I’ll admit upfront that I’m an accidental Cougar. I never set out to bag a younger dude, I don’t drink martinis, and I’m not overly fond of animal print. When I met Ed five years ago, I realized three things right off the bat: he was cute, smart, and nine years my junior. I’d never dated a younger guy before and had certainly never “hunted” men like prey so I guess I made a pretty lousy Cougar. In fact, I lost his business card the next day. Thankfully, Ed did the pursuing. He took me to my first-ever hockey game and “bought” me at a charity auction. We fell in love and married two years ago this February.
When I was asked to write a chick lit novel carried by forty-something females, I jumped at the chance.

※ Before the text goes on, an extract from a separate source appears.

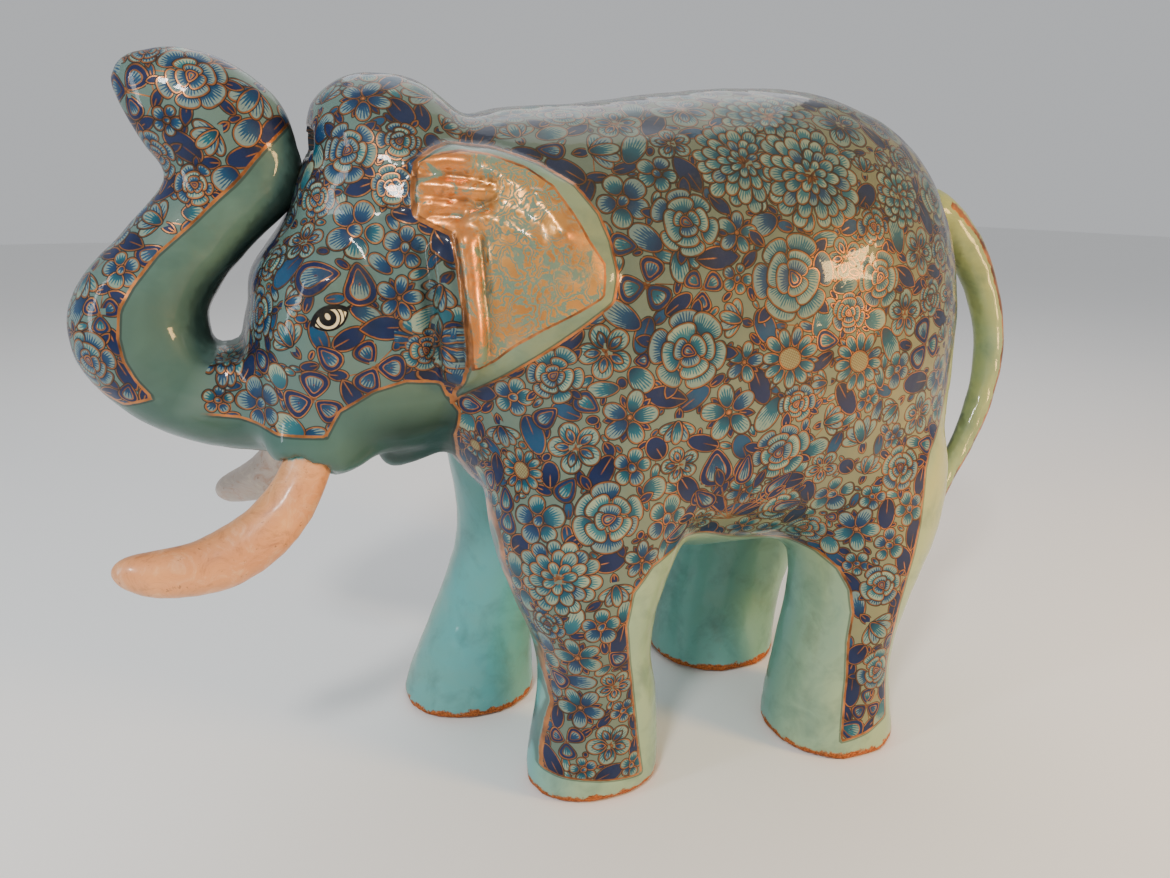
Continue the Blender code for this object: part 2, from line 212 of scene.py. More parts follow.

I could depict women growing older gracefully with humor and heart, fluff and substance, kind of like a really gooey S’more with organic chocolate…bliss! After penning mysteries and a juvenile series with much younger protagonists, I was more than ready to write about grown-up women. Being over forty, surviving breast cancer, and settling down made me ache to spend time with characters that were closer to my own age and experience. With The Cougar Club, I got my wish.
I envisioned Kat, Carla, and Elise right away: three 45-year-old friends at mid-life crossroads who come back together in St. Louis, supporting each other through thick and thin. Kat’s a successful ad agency exec, Carla’s a beloved anchorwoman, and Elise is a dermatologist with a thriving practice. Then Kat gets down-sized, Carla realizes the station’s GM is about to replace her with a newer model, and empty-nester Elise believes her plastic surgeon husband has lost interest. None of them fits the faux-tanned and Botoxed-to-death stereotype of a Cougar. Kat’s down-to-earth, Elise is a married mom, and Carla is…well, Carla’s a diva. They live by the motto that you’re never too old to follow your heart while struggling with being middle-aged in a society that doesn’t treat middle-age kindly. Like so many of us, they’re seeking passion, in their careers and in love; and each of them, in different ways, finds it.
All writers have unique visions for their “babies.” Mine is that Kat, Carla, and Elise will make readers feel better about growing older (or, at least, like they aren’t in it alone). I hope, too, that their refusal to fade into the background will encourage more women over forty to live their best lives and never ever give up their dreams!